Correlation and Navigation in the Vocabulary Key Representation Space of Language Models
Letian Peng, Chenyang An, Jingbo Shang
TL;DR
The paper reveals that neural language models' next-token predictions are biased by a fixed, context-agnostic vocabulary key space, causing spurious correlations that inflate middle-ranked candidates. By combining knowledge probing, clustering of token embeddings, and visualization, the authors show that tokens similar in the key space to top predictions can be mistaken as plausible continuations. They introduce In-context Navigation (ICN), an iterative prompting method that pushes the query away from explored keys, improving knowledge-probing precision, and extending to open-ended generation and chain-of-thought tasks with higher diversity and self-consistency. The work also documents training-time risks from fixed key spaces, showing that fine-tuning mostly adjusts the query encoder and can propagate in-cluster biases, motivating reranking or contextualized vocabularies as potential remedies. Overall, the findings offer a retrieval-inspired lens on NTP and practical strategies to enhance decoding diversity and reliability while highlighting gaps in current fine-tuning regimes.
Abstract
Language model (LM) decoding is based on the next-token prediction (NTP) probability distribution. For neural LMs (e.g., Transformer-based), NTP distribution is essentially a softmax-regularized dot product between an encoded input context (query) and fixed vocabulary representations (keys).
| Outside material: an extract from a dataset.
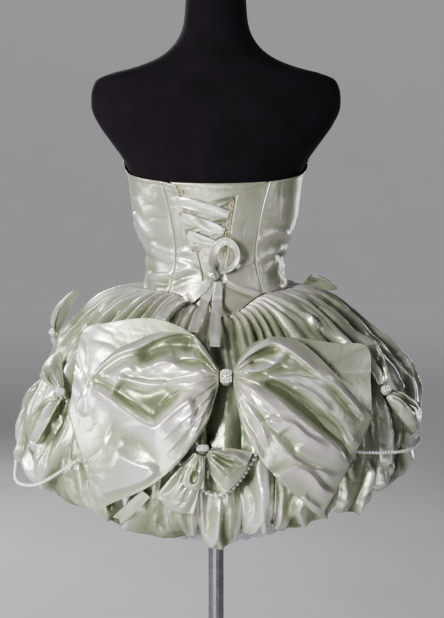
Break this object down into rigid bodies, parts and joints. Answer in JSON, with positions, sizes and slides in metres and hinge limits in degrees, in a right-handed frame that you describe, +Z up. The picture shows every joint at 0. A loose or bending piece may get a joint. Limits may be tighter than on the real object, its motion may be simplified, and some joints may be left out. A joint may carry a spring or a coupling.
{
  "type": "bubble dress on dress form",
  "caption": "Strapless bubble dress with a laced back, a large back bow, small bows and bead swags, standing on a limbless dress form with a pole and a round base.",
  "frame": {"origin": "centre of the round base's underside", "axes": "+Z up along the pole, the laced back of the dress faces +Y and its front faces -Y, +X towards the wearer's left"},
  "size_m": [0.6854, 0.5914, 1.498],
  "materials": {
    "bodice_satin": "shiny pale green satin, lightly creased",
    "skirt_satin": "shiny pale green satin, gathered",
    "bow_satin": "shiny pale green satin, crisp",
    "ribbon": "satin ribbon",
    "lining": "matt plain lining",
    "lace": "fine pale lace",
    "piping": "cream corded piping",
    "bead": "small glossy pearl-like beads",
    "velvet": "black velvet cover",
    "steel": "dark brushed steel"
  },
  "bodies": {
    "root": {"stand_base": "steel", "stand_pole": "steel", "dress_form": "velvet", "bodice_centre_back_left": "bodice_satin", "bodice_centre_back_right": "bodice_satin", "bodice_side_back_left": "bodice_satin", "bodice_side_back_right": "bodice_satin", "bodice_side_front_left": "bodice_satin", "bodice_side_front_right": "bodice_satin", "bodice_front": "bodice_satin", "modesty_panel": "bodice_satin", "skirt": "skirt_satin", "underskirt": "lining", "underskirt_lace": "lace", "lacing_over_1": "ribbon", "lacing_over_2": "ribbon", "lacing_over_3": "ribbon", "lacing_under_1": "ribbon", "lacing_under_2": "ribbon", "lacing_under_3": "ribbon", "lace_loops_left": "piping", "lace_loops_right": "piping", "corset_knot": "ribbon", "corset_loop": "ribbon", "corset_tail_left": "ribbon", "corset_tail_middle": "ribbon", "corset_tail_right": "ribbon", "big_bow_wing_left": "bow_satin", "big_bow_wing_right": "bow_satin", "big_bow_knot": "bow_satin", "bow_centre_knot": "bow_satin", "bow_centre_left": "bow_satin", "bow_centre_right": "bow_satin", "bow_left_knot": "bow_satin", "bow_left_upper": "bow_satin", "bow_left_lower": "bow_satin", "bow_right_knot": "bow_satin", "bow_right_upper": "bow_satin", "bow_right_lower": "bow_satin", "bow_front_left_knot": "bow_satin", "bow_front_left_upper": "bow_satin", "bow_front_left_lower": "bow_satin", "bow_front_right_knot": "bow_satin", "bow_front_right_upper": "bow_satin", "bow_front_right_lower": "bow_satin", "big_bow_tail": "bow_satin", "strand_left": "bead", "strand_centre": "bead", "strand_right": "bead", "strand_front_right": "bead", "strand_front": "bead", "strand_front_left": "bead"}
  },
  "joints": []
}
In this paper, we study the effect of the key distribution on the NTP distribution, with a focus on whether the similarity between keys will trigger spurious correlations in NTP. Through knowledge-probing tasks, we show that in the NTP distribution, the few top-ranked tokens are typically accurate. However, the middle-ranked prediction is highly biased towards the tokens that are distributionally (not necessarily semantically) similar to these top ones. For instance, if "P" is predicted as the top-1 token, "A"-"Z" will all be ranked high in NTP, no matter whether they can lead to correct decoding results. This hurts the sampling diversity and makes the sampling of correct, long-tail results hopeless and noisy. We attempt to alleviate this issue via a novel in-context method that iteratively pushes the query representation away from explored regions. Specifically, we include the explored decoding results in the context and prompt the LM to generate something else, which encourages the LM to produce a query representation that has small dot products with explored keys. Experiments on knowledge-probing tasks show that our method leads to efficient navigation away from explored keys to correct new keys. We further extend our method to open-ended and chain-of-thought (for reasoning) generation. Experiment results show that ICN contributes to better generation diversity and improved self-consistency voting performance. Finally, we discuss potential training issues caused by the fixed key space together with the challenges and possible ways to address them in future research.